When the show concluded, I took my zebra and sat on the bench out front to have a cigarette. Ben came and sat down beside me, picked up my zebra and asked me what I have chosen to name my zebra. I told him that the theme of the night was "Bulge" but this zebra didn't have a bulge. He dutifully examined the crotch and nodded.
"Then I looked at the haircut and realized this thing is a dyke. So I named her She-Ra the Zee-Bruh."
He laughed so hard and asked me to take a picture.
Right at that moment, an older man with whom I've conversed on several occasions, came over and asked for a cigarette. I obliged because he's a 70-something queer performance artist. The stories this man has told me are amazing and his performances are so passionate.

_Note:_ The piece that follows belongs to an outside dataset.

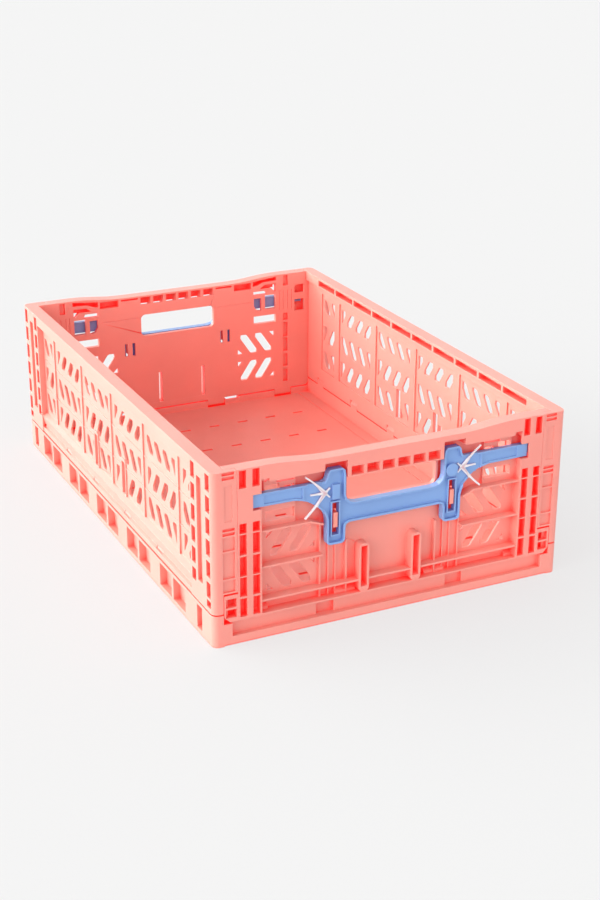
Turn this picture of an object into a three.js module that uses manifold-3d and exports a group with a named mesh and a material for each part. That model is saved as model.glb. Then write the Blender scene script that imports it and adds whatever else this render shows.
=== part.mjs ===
// Collapsible Euro-size storage crate: a base tray, two long walls, two short end walls with a sliding
// latch each, and the latches' star springs. Millimetres, +Z up, origin at the centre of the footprint
// on the ground, X across the crate and Y along it.
//
// Both kinds of wall are drawn in a wall frame: u runs to the right as seen from outside, d is the depth
// behind the outer face, z is the height. The scene graph stands each wall on its side of the tray.
import * as THREE from "three";
import { mergeVertices } from "three/addons/utils/BufferGeometryUtils.js";
import Module from "manifold-3d";

const wasm = await Module();
wasm.setup();

// ---------------------------------------------------------------- driving dimensions
const LENGTH = 600; // along Y
const WIDTH = 400; // along X
const HEIGHT = 186;
const GAP = 0.3; // clearance between neighbouring pieces
const SKIN = 2.6; // moulded sheet
const RIB = 2; // stiffening rib
const PLAN_RADIUS = 7; // rounded vertical corners of the crate

const END = { depth: 15, layer: 6, half: 173, bottom: 25.8, footHalf: 188, footTop: 55 };
const END_INNER = { half: 188.4, upperHalf: 184.7, shoulder: 173.5 }; // inner layer, narrower under the rims
const END_HINGE = { depth: 12, z: 20, pin: 2, bore: 2.4, legs: [[40, 64], [138, 162]] };
const SIDE = { depth: 11.3, skinFront: 7.2, fieldDepth: 9.6, bottom: 36, post: 245 };
const SIDE_RIM = { depth: 15, bottom: 174 };
const SIDE_RETURN = { width: 26.7, bottom: 57 }; // the plate that turns the corner
const SIDE_HINGE = { depth: 7, z: 40.3, pin: 1.8, bore: 2.3, hook: 4.2, halfWidth: 8.6 };
const SIDE_HINGES = [51.5, 150, 247]; // distances of the hinges from the middle
const TRAY = { floor: 16, floorSheet: 3.5, railTop: 34.5, endTop: 24, endFace: 6.6, bandTop: 10 };
const LATCH = { front: 1, armFront: 3, back: 9, lip: 2.2, web: 4.5 };
const SPRING = { front: 2.3, back: 4.2, hub: [78.2, 143.5], hubRadius: 2.8 };
const PANEL = 100; // pitch of the long wall's panels

const HALF_L = LENGTH / 2;
const HALF_W = WIDTH / 2;
const SIGNS = [-1, 1];

// ---------------------------------------------------------------- solids
function toSolid(geometry) {
  geometry.deleteAttribute("normal");
  geometry.deleteAttribute("uv");
  const merged = mergeVertices(geometry, 1e-4);
  return new wasm.Manifold(new wasm.Mesh({
    numProp: 3,
    vertProperties: new Float32Array(merged.attributes.position.array),
    triVerts: new Uint32Array(merged.index.array),
  }));
}

function toGeometry(solid) {
  const mesh = solid.asOriginal().simplify(0.002).getMesh();
  const geometry = new THREE.BufferGeometry();
  geometry.setAttribute("position", new THREE.BufferAttribute(Float32Array.from(mesh.vertProperties), 3));
  geometry.setIndex(new THREE.BufferAttribute(Uint32Array.from(mesh.triVerts), 1));
  const flat = geometry.toNonIndexed();
  flat.computeVertexNormals();
  return flat;
}

const join = (...parts) => parts.flat().reduce((a, b) => a.add(b));
const cut = (solid, ...tools) => solid.subtract(join(...tools));

function box(x0, x1, y0, y1, z0, z1) {
  const geometry = new THREE.BoxGeometry(Math.abs(x1 - x0), Math.abs(y1 - y0), Math.abs(z1 - z0));
  return toSolid(geometry.translate((x0 + x1) / 2, (y0 + y1) / 2, (z0 + z1) / 2));
}

// The same box on both sides of the middle plane x = 0.
const pair = (x0, x1, y0, y1, z0, z1) => SIGNS.map((s) => box(s * x0, s * x1, y0, y1, z0, z1));

// A closed outline, a list of [a, b], extruded from c0 to c1. The axes give the directions of a, b and c.
function extrude(outline, c0, c1, axes) {
  const points = () => outline.map((p) => new THREE.Vector2(...p));
  const shape = outline instanceof THREE.Shape ? outline : new THREE.Shape(points());
  const options = { depth: Math.abs(c1 - c0), bevelEnabled: false, curveSegments: 4 };
  const geometry = new THREE.ExtrudeGeometry(shape, options);
  const basis = new THREE.Matrix4().makeBasis(...axes.map((v) => new THREE.Vector3(...v)));
  return toSolid(geometry.applyMatrix4(basis));
}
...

He joined our conversation and I noticed him looking kind of side-eyed at me.
I love old people because they can see right through my bullshit, they know when I'm trying to obscure something... but they also know why I do it and often times they play along or skirt the issue. He decided to facilitate some discussion between Ben and myself, and he also sang a song, half in English, half in Spanish... complete with jazz hands and too much vibrato... I fucking love this guy.
The most amazing thing of this whole situation was that Ben seemed like he was interested. I was not in great form, conversationally, which is rare... but luckily there was some forgiveness.
We kept knocking the damn zebra over with our gesticulations. Finally Ben yelled at her, "Get it together, She-Ra, you're a fucking fall-down mess!"